Divorce hurts. It is your natural inclination to move away from the hurt that divorce brings as rapidly as possible. If you never had to see your ex again, that would make the hurt dissipate. But your children deserve to have and enjoy the only parents they will ever have, regardless of what your feelings about your ex might be. So you can’t move away from that particularly distasteful aspect of divorce: interfacing on some kind of regular basis with your ex because the two of you share custody.
Because you care so deeply about your children, about their success, and about their needs – in fact, you place them higher on your list than yourself most of the time – you are simply forced to find a way to make the interface with their other parent (your dreaded ex) work so that they don’t feel any of the disturbance between the two of you.
How do you create a harmonious relationship with someone you are divorcing for the sake of your children? Here are some suggestions:
Keep Track of Their Good Points. You know them. You once fell in love with him/her because of them. They haven’t gone away despite the fact that he wants to divorce you now. He still has those good points. You can choose to focus on those good points and allow your children to discover other aspects of his personality as they naturally mature. Kids deserve to love their mommy or daddy without any negative feedback.
Remain Objective. If you permit yourself to fall into entertaining only those ideas you whirl around inside your head, you’ve succumbed to “subjectivity.” Of course your opinion is nasty! You’ve been hurt. Your kids have not experienced this nastiness from their other parent though. And they deserve to not know your nasty thoughts. They deserve to see their parents as simply powerful and wonderful. So set your nasty thoughts aside for their sake and remain objective about their mommy or daddy.

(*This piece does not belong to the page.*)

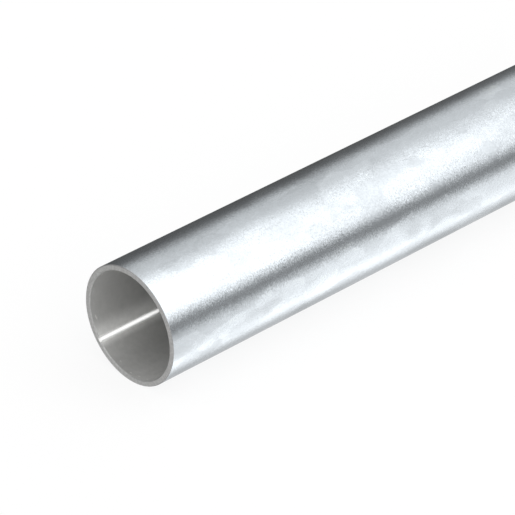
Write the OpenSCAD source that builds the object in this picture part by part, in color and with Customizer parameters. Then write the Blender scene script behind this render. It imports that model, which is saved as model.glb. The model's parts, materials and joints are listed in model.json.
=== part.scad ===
// Steel conduit pipe: a welded, galvanised steel tube with plain ends,
// sawn square and deburred, lying along X on the plane z = 0.

/* [Tube] */
// Length of the pipe
pipe_l = 3000; // [100:10:4000]
// Outside diameter
tube_od = 25; // [16:1:63]
// Thickness of the wall
wall_t = 1.2; // [1:0.1:2]

/* [Weld seam] */
// Width of the weld bead where it meets the bore
bead_w = 1; // [0.6:0.1:1.2]
// Height of the bead's crown above the bore
bead_h = 0.2; // [0.1:0.02:0.3]
// Place of the seam, turned from straight down towards +Y
seam_angle = 50; // [0:5:355]

/* [Cut ends] */
// Depth of the deburring chamfer into the wall at each mouth
mouth_chamfer = 0.2; // [0.1:0.05:0.4]
// Edge break around the outside of each cut
edge_break = 0.15; // [0.05:0.05:0.3]

/* [Hidden] */
$fn = 96;
outer_r = tube_od / 2;
bore_r = outer_r - wall_t;
// Radius of the arc that spans the bead's width at the bead's height
crown_r = (bead_w * bead_w / 4 + bead_h * bead_h) / (2 * bead_h);
// How far cutting shapes run past the faces that they cut
overrun = 1;

// A length of bar along Z from z = 0, with its two outer edges broken
module bar_with_broken_edges() {
    rotate_extrude()
        polygon([
            [0, 0],
            [outer_r - edge_break, 0],
            [outer_r, edge_break],
            [outer_r, pipe_l - edge_break],
            [outer_r - edge_break, pipe_l],
            [0, pipe_l]
        ]);
}

// The bead's section: a low arc that rises into the bore from within the wall
module bead_section() {
    intersection() {
        circle(r = bore_r + wall_t / 2);
        translate([bore_r + crown_r - bead_h, 0])
            circle(r = crown_r);
    }
}

// The space down the middle of the tube, which the bead takes a strip from
module bore_beside_bead() {
    translate([0, 0, -overrun])
        linear_extrude(height = pipe_l + 2 * overrun)
            difference() {
                circle(r = bore_r);
                bead_section();
            }
}

// The cone that a deburring tool cuts at the mouth on z = 0
module mouth_cut() {
    cone_l = mouth_chamfer + bead_h + overrun;
    translate([0, 0, -overrun])
        cylinder(h = cone_l, r1 = bore_r + mouth_chamfer + overrun, r2 = bore_r - bead_h);
}

// The whole tube along Z, with the weld bead on its +X side
module upright_tube() {
    difference() {
        bar_with_broken_edges();
        bore_beside_bead();
        mouth_cut();
        translate([0, 0, pipe_l])
            mirror([0, 0, 1])
                mouth_cut();
    }
}

// The pipe as it lies, with its middle over the origin
module conduit_pipe() {
    color("gainsboro")
        translate([-pipe_l / 2, 0, outer_r])
            rotate([0, 90, 0])
                rotate([0, 0, seam_angle])
                    upright_tube();
}

conduit_pipe();
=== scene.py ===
"""Visual model of a plain-ended steel conduit pipe, laid out as a Blender add-on and run as a script."""
import json
from math import acos, atan2, cos, hypot, pi, radians, sin, sqrt, tau

import bpy
from bpy.props import FloatProperty, FloatVectorProperty, IntProperty, PointerProperty
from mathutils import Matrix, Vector


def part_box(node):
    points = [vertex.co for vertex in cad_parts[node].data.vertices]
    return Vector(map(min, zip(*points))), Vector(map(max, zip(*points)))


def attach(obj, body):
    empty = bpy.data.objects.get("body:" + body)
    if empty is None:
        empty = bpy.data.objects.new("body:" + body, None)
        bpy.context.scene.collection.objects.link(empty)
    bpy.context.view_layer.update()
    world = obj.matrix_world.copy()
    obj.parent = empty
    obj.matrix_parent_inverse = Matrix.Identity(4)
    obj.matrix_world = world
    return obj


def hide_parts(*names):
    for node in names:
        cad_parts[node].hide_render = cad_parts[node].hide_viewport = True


bl_info = {
    "name": "Steel Conduit Pipe",
    "version": (1, 0, 0),
    "blender": (4, 5, 0),
    "location": "3D View > Sidebar > Conduit",
    "description": "Builds a galvanised steel conduit pipe around its packed model, and a small studio",
    "category": "Add Mesh",
}

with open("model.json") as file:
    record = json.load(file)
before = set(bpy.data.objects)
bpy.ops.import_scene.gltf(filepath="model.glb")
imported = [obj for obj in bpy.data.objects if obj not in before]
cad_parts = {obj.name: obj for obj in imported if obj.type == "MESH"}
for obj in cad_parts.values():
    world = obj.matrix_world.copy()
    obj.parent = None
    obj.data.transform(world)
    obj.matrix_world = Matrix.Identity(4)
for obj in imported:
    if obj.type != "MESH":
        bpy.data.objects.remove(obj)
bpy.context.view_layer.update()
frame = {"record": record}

# ---------------------------------------------------------------------------
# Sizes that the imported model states
# ---------------------------------------------------------------------------
NODE = "conduit_pipe"
PIECE = "galvanised_conduit"
MM = 0.001
LOW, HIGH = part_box(NODE)


def mount_size(name, key):
    """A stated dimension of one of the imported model's mounts, in metres."""
    found = next(m for m in frame["record"]["mounts"] if m["name"] == name)
    return found["dims"][key] * MM


PIPE_LENGTH = HIGH.x - LOW.x
OUTER_RADIUS = mount_size("near_end", "r_mm")
BORE_RADIUS = mount_size("bore", "r_mm")
EDGE_BREAK = (PIPE_LENGTH - mount_size("near_end", "length_mm")) / 2
MOUTH_CHAMFER = (PIPE_LENGTH - mount_size("bore", "length_mm")) / 2
AXIS_HEIGHT = OUTER_RADIUS


# ---------------------------------------------------------------------------
# Settings
# ---------------------------------------------------------------------------
class ConduitTubeSettings(bpy.types.PropertyGroup):
    """The tube's section, its cut ends and its weld"""

    outer_radius: FloatProperty(
        name="Outside Radius",
        description="Radius of the outside of the tube",
        default=OUTER_RADIUS,
        unit="LENGTH",
    )
    bore_radius: FloatProperty(
        name="Bore Radius",
        description="Radius of the bore",
        default=BORE_RADIUS,
        unit="LENGTH",
    )
    length: FloatProperty(
        name="Length",
        description="Length of the pipe from cut end to cut end",
        default=PIPE_LENGTH,
        unit="LENGTH",
    )
    mouth_chamfer: FloatProperty(
        name="Mouth Chamfer",
        description="Size of the deburring chamfer inside each mouth",
        default=MOUTH_CHAMFER,
        unit="LENGTH",
    )
    edge_break: FloatProperty(
        name="Edge Break",
        description="Size of the broken edge around the outside of each cut",
        default=EDGE_BREAK,
        unit="LENGTH",
    )
    bead_width: FloatProperty(
        name="Bead Width",
        description="Width of the weld bead inside the tube",
        default=1.0 * MM,
        unit="LENGTH",
    )
    bead_height: FloatProperty(
        name="Bead Height",
        description="Height of the weld bead's crown above the bore",
        default=0.2 * MM,
        unit="LENGTH",
    )
    seam_angle: FloatProperty(
        name="Seam Angle",
        description="Place of the weld, turned from straight down towards +Y",
        default=radians(50),
        subtype="ANGLE",
    )
    wall_steps: IntProperty(
        name="Wall Steps",
        description="Faces around the plain part of the tube",
        default=240,
    )
    bead_steps: IntProperty(
        name="Bead Steps",
        description="Faces across the weld bead",
        default=12,
    )
    stretches: IntProperty(
        name="Stretches",
        description="Number of stretches that the mesh is cut into along the pipe, each a row of its map",
        default=5,
        min=2,
    )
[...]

Don’t Make Excuses – Be Factual. Okay, the ex has promised to pick up the kids for a weekend outing. You’ve got them bathed, slicked and ready. They’re waiting on the couch. They’ve been waiting for an hour. He’s past due and they’re getting rambunctious. You call him. He “forgot” about picking them up. You know they are going to be disappointed. You don’t have to say what a louse he is. You put them in the car, take them to the park yourself, and say “Daddy’s not coming.” Factual. Not loaded with emotional bias.
Use Legal Means to Keep Promises. You have a legal right for the commitments made in your divorce proceedings to be honored. Child Support can be collected for you. You don’t need to burden your children with the fact that their daddy or mommy hasn’t kept his/her commitment – again! Keep this kind of information to yourself and allow your children their concepts of their other parent until they have the maturity to understand the facts as they are if they are unpleasant.
I know a woman who’s youngest son was six months old when she and his dad divorced. He spent the first sixteen years of his life cajoling her to get back together with his dad. He wanted an intact family. She did not want to mention his dad’s homosexuality to her son, nor did she want to focus on his alcoholism and how it lead to verbal abuse when he was drinking. He loved his daddy and only saw that he was funny and took him to amusement parks frequently. He was his night in shining armor. This lady worked to remain somewhat friendly with her son’s father. Once, when the boys had become young adults, she went on a camping trip where her ex got drunk and became verbally abusive, bringing up their old pre-divorce stuff. She did her best to calm him down, but both of their adult sons saw and heard the yuck. Her youngest son said “Mom, no one should ever be talked to that way.” And she was finally able to tell him “This is the reason your dad and I could not remarry all those years when you wanted us to, son. I never wanted you to know about this.”
Your children will look back when they become adults and be surprised at what you did not share with them because you cared enough to allow them to form whatever kind of relationship they could form with your ex despite all the nasty stuff you know about him. And your children will be grateful. Divorce and the shared custody problems isn’t pleasant, but if you handle it correctly, maybe you can save yourself from that evil second divorce.